Guven moved to the Park Cities from Turkey in 2017, becoming an advocate for English as a Second Language (ESL) students and families due to her two school-aged children.

In their opening remarks at HP CultureFest, superintendent Tom Trigg and trustee Stacy Kelly touted the district’s growing diversity.

The festival drew more than 500 community members and showcased cultures from 30 countries and six continents. More than 100 high school students and HPISD families volunteered or hosted country tables, where attendees could sample foods like guacamole and samosas, make crafts like calligraphy and papel picado, and play games like loteria and piñata. 

HPISD elementary school students did a Bollywood dance number, HPISD students completed a Laotian dance and songs in Chinese and Japanese, and Highland Park High School’s Park Version performed.

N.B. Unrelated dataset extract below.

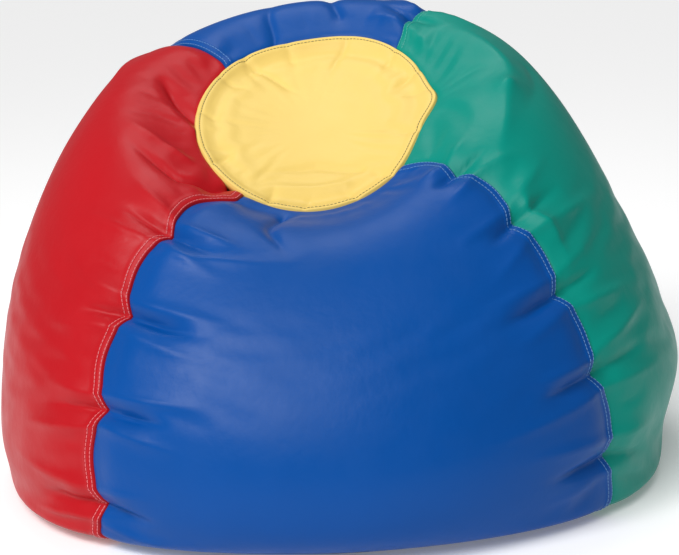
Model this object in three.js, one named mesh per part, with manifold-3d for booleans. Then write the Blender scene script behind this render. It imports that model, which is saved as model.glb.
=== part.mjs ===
// Round bean bag chair for a child: a vinyl cover of four coloured gores with a dished cap that
// tips towards the sitter, closed underneath by a zip, around a liner filled with beads.
// Millimetres, +Z up. The origin is on the floor under the middle of the bag, the sitter faces -Y
// and +X is on the right of someone who stands in front of the chair.

import * as THREE from "three";
import { mergeVertices } from "three/addons/utils/BufferGeometryUtils.js";
import Module from "manifold-3d";

const wasm = await Module();
wasm.setup();

// Overall sizes
const width = 890; // across the bulge, side to side
const depth = 872; // across the bulge, front to back
const height = 606; // floor to the crest behind the cap
const baseDiameter = 736; // base, seam to seam

// Cap
const capDiameter = 314; // seam to seam
const capCentre = { x: -11, y: 19 };
const capDrop = 151; // from the crest's height down to the cap's plane, above the middle of the base
const capTilt = THREE.MathUtils.degToRad(29.5); // front edge low, back edge high
const capLean = THREE.MathUtils.degToRad(4.5); // right edge higher than the left one
const capSaddle = 11; // how far the side edges rise and the front and back edges drop
const capDish = 12; // how far the middle sinks below the edge

// The filled bag seen in four directions. First the swell just above the base seam:
// [share of the way from the base's edge out to the bulge, share of the height]
const foot = { right: [0.9, 0.05], back: [0.7, 0.06], left: [0.9, 0.05], front: [0.9, 0.06] };
// Then one round curve, from the bulge up to the crest beside the cap. The crest's place is a share of
// the half width or half depth. Fullness 2 is a quarter of an ellipse, and less is flatter.
const bulgeHeight = 0.2; // share of the height
const outlineSteps = 3; // stretches between the bulge and the crest
const outlines = {
  right: roundOutline({ crestReach: 0.55, crestHeight: 0.85, fullness: 1.6 }),
  back: roundOutline({ crestReach: 0.6, crestHeight: 1, fullness: 1.7 }),
  left: roundOutline({ crestReach: 0.6, crestHeight: 0.8, fullness: 1.7 }),
  front: roundOutline({ crestReach: 0.5, crestHeight: 0.6, fullness: 1.4 }),
};

// Where the four side seams run, in degrees around the bag, at the base and at the cap
const seams = {
  front_right: { base: -40, cap: -40 },
  back_right: { base: 45, cap: 55 },
  back_left: { base: 135, cap: 135 },
  front_left: { base: 230, cap: 225 },
};

// Sheet goods and seams
const vinyl = 1.0; // cover thickness
const seamGap = 0.8; // between neighbouring cover panels
const linerFilm = 0.6; // liner thickness
const linerSlack = 5; // between the cover and the liner
const fillSlack = 6.4; // between the liner and the bead fill
const floorSlack = 2; // the same two gaps where the bag rests on the floor
const clearance = 0.35; // between pieces that touch or slide

// Stitching
const thread = 0.9; // diameter
const topstitchOffsets = [11, 3]; // the two rows beside a side seam, from the seam, far row first
const capStitchOffset = 7; // the single row around the cap, from the seam
const topstitchEnd = 6; // length left free at each end of a side row

// Zip along the middle of the base
const zipMargin = 58; // from the base seam to each end of the zip
const zipLead = 20; // level strip between the base seam and the foot of the arch
const zipRise = 8; // how high the base arches over the floor along the zip
const zipShoulder = 53; // width of the arch's slope on each side
const tapeWidth = 13;
const tape = 0.7; // thickness
const coilWidth = 2;
const coilHeight = 2;
const coilSpacing = 1.3; // between the two coils, where the slider's post passes
const stopLength = 4;
const sliderLength = 12;
const sliderPlate = 1.2; // thickness
const sliderFlange = 0.6; // thickness
const zipStitchOffset = 4; // from the folded edge

// How finely the curved pieces are cut
const rowsPerSpan = 3; // rows of facets between two points of an outline
const panelColumns = 13;
const linerColumns = 11;
const capColumns = 60;
const fillColumns = 44;
const capRings = [0.2, 0.45, 0.7, 0.87];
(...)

Korean American Youth Artists of Texas (KAYAT) performed a K-pop dance. Other professional performers included Rising Phoenix Lion Dance, Javier Aguilar’s Pura Sangre Mariachi, and the Bandan Koro African Drum and Dance ensemble.

“Our intention with this event was to help people build connections and community, and I think we definitely succeeded,” Italian PCIF member Luciana Rapisarda said. “It was amazing to see so many families at the event engaging with each other, asking questions, enjoying the performances, and tasting different foods.”